Grace Rebekah Gerber Silverberg (August 22, 1894 – May 6, 1948) was the first female Jewish lawyer to be admitted to the bar in Maryland, United States.

Grace Rebekah Gerber was the third of seven children of Julius (Judel) Gerber and Bessie Gerber. The Gerbers and their two eldest children fled Russia via South America for the United States and Grace Gerber was born during the journey. The Gerbers settled in Hagerstown, Maryland, which had a very small Jewish population, about 250.

In 1915, she graduated as valedictorian from Western Maryland College. Since the University of Maryland Law School barred women from attending at the time, she went to the Valparaiso University School of Law in Valparaiso, Indiana. One of only three women in a class of 105, she initially met with fierce hostility from male students before many of them realized they could rely on her study skills for tutoring. She graduated valedictorian in 1918.
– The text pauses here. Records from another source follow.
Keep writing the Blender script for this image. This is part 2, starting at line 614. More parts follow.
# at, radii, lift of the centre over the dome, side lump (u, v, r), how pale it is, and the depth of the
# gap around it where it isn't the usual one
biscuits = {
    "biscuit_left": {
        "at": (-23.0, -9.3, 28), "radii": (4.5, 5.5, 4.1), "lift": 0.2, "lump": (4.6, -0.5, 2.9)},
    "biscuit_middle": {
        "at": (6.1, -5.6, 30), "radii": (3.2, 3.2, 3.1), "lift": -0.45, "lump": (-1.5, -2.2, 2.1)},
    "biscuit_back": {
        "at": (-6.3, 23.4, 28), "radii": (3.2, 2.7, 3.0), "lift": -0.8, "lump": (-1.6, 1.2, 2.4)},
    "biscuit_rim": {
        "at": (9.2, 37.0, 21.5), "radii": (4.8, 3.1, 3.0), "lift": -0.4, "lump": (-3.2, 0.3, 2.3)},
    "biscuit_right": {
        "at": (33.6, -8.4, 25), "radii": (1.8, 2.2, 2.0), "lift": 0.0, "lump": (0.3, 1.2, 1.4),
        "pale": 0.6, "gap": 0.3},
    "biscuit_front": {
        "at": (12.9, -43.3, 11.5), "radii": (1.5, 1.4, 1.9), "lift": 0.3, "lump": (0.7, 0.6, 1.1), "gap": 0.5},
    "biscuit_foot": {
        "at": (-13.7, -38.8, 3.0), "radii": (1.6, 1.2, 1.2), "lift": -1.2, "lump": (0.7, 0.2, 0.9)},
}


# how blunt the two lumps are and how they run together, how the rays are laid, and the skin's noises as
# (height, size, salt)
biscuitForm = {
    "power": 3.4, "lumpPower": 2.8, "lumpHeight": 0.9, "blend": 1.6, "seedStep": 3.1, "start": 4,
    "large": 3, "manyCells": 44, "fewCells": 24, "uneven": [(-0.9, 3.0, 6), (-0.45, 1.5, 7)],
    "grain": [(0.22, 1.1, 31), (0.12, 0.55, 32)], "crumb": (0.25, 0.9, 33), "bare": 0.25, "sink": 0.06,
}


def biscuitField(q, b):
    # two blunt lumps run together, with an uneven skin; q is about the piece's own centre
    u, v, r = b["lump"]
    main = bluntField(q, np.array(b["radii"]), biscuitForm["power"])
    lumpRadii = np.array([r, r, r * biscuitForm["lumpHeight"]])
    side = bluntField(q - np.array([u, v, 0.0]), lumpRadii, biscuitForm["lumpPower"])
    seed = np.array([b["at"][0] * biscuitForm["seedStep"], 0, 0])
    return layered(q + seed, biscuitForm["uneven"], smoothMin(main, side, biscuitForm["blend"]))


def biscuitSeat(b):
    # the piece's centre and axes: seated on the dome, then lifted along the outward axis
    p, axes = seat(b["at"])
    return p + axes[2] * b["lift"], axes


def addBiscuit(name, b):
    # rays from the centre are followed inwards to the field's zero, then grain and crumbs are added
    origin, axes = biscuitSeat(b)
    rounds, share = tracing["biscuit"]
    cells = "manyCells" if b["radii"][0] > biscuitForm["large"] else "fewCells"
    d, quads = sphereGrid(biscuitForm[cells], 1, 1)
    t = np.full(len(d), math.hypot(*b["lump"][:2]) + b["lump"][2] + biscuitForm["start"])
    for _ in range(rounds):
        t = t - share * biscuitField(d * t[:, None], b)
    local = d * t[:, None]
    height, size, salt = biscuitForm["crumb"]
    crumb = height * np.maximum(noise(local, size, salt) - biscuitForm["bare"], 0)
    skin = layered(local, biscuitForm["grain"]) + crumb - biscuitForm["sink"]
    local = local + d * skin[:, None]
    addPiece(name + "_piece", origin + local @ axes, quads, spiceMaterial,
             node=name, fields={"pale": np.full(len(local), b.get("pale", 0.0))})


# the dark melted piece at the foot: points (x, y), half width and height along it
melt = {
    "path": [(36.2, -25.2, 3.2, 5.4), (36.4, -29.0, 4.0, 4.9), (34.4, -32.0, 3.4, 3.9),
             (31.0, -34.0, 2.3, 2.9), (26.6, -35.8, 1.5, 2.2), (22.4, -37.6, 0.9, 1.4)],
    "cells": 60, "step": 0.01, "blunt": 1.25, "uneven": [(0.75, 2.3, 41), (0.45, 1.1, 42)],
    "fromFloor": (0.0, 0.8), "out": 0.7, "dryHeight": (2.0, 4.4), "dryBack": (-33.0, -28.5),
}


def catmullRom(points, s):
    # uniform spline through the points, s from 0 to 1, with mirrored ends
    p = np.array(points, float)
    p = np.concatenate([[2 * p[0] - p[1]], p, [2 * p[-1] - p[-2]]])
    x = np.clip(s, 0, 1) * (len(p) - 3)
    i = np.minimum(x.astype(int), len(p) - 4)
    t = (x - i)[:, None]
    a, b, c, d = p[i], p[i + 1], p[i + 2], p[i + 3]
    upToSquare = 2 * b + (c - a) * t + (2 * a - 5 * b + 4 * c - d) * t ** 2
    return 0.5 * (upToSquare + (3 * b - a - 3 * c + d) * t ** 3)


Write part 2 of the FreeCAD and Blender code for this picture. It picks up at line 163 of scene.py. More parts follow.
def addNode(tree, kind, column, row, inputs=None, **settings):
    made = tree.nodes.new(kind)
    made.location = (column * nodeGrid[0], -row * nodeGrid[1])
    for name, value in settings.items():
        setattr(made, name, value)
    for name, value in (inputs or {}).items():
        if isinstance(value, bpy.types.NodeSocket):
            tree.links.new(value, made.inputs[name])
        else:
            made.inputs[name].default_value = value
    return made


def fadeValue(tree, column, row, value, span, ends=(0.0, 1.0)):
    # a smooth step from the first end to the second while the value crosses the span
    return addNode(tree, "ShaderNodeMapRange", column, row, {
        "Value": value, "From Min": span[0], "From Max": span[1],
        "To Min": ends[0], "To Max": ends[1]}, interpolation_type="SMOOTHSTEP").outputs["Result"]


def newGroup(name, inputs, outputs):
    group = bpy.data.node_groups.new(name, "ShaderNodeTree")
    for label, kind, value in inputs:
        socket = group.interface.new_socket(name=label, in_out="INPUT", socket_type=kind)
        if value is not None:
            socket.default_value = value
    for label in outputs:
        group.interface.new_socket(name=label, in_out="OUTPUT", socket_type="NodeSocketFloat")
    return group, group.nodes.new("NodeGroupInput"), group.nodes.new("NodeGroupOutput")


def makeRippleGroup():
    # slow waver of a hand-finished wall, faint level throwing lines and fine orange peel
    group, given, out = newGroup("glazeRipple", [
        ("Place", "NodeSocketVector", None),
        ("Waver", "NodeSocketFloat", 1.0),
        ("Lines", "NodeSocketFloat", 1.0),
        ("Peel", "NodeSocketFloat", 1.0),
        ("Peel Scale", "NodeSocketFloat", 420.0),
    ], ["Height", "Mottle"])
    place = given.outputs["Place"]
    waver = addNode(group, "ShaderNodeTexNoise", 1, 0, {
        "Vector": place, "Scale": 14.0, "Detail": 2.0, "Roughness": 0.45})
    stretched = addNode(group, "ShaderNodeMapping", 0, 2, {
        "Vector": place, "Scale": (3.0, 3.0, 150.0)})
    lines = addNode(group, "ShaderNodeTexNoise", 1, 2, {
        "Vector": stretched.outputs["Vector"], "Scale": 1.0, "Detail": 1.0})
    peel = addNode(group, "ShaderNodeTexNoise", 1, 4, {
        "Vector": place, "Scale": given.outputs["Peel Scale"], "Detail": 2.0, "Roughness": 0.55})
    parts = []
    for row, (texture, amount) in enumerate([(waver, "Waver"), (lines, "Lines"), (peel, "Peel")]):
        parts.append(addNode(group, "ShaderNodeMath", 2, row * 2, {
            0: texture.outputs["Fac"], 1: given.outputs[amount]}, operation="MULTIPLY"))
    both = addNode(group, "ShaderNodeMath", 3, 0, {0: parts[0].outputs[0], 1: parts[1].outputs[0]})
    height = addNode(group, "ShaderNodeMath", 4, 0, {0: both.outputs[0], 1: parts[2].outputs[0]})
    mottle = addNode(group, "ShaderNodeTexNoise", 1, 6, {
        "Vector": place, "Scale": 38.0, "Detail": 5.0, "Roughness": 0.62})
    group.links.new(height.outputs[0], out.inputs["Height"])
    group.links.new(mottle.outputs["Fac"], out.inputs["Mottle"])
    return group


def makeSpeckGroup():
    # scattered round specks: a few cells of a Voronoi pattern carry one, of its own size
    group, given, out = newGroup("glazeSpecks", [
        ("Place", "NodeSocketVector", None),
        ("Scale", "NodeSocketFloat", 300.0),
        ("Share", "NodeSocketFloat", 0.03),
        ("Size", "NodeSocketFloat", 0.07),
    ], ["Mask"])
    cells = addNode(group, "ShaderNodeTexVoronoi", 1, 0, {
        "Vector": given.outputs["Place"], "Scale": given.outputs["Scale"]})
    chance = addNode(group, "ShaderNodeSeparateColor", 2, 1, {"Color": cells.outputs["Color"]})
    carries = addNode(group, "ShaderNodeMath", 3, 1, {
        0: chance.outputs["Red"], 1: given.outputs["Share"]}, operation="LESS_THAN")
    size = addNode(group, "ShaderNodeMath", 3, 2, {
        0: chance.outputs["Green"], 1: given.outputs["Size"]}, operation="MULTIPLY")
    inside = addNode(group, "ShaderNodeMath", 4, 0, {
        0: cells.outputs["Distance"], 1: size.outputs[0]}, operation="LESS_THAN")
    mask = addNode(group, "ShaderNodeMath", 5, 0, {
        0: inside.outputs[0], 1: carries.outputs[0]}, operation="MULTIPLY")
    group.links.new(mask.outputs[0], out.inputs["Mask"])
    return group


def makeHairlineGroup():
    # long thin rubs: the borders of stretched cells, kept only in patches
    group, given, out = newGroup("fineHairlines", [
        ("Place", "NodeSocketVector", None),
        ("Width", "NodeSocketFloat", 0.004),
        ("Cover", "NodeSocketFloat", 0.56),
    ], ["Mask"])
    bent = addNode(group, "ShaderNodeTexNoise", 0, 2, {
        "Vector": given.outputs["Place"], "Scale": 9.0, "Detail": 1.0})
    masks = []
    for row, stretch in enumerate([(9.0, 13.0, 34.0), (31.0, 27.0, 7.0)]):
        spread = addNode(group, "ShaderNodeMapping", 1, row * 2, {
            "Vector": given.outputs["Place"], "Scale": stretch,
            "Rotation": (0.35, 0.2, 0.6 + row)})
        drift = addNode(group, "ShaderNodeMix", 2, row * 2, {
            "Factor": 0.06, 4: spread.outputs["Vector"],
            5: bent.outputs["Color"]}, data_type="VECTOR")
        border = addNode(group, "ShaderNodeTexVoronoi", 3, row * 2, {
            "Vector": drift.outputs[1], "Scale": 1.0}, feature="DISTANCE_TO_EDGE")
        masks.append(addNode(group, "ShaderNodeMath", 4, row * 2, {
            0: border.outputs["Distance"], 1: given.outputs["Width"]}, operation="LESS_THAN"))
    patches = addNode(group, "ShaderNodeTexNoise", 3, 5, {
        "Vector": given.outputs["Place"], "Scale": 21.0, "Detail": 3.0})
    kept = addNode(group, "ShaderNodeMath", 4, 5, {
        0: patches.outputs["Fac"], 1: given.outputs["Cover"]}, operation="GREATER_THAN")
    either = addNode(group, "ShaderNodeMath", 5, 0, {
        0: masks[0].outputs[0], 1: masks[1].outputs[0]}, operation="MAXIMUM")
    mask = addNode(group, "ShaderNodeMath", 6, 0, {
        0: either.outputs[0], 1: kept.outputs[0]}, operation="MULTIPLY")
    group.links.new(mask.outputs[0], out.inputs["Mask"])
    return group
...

In 1920, she was admitted to the bar in Maryland. She was the first Jewish woman and 8th woman admitted to the bar in the state. She was the first woman to practice law in Hagerstown and worked as a lawyer there into the mid-1940s. Most of her work involved divorce cases. In 1921, she unsuccessfully ran as a Republican to represent Washington County, Maryland in the Maryland House of Delegates.

Grace Rebekah Gerber Silverberg died on 6 May 1948 in Cleveland.

== Personal life ==
In 1930, she married lawyer Simon N. Silverberg. They had one child, Seth Samuel Gerber Silverberg.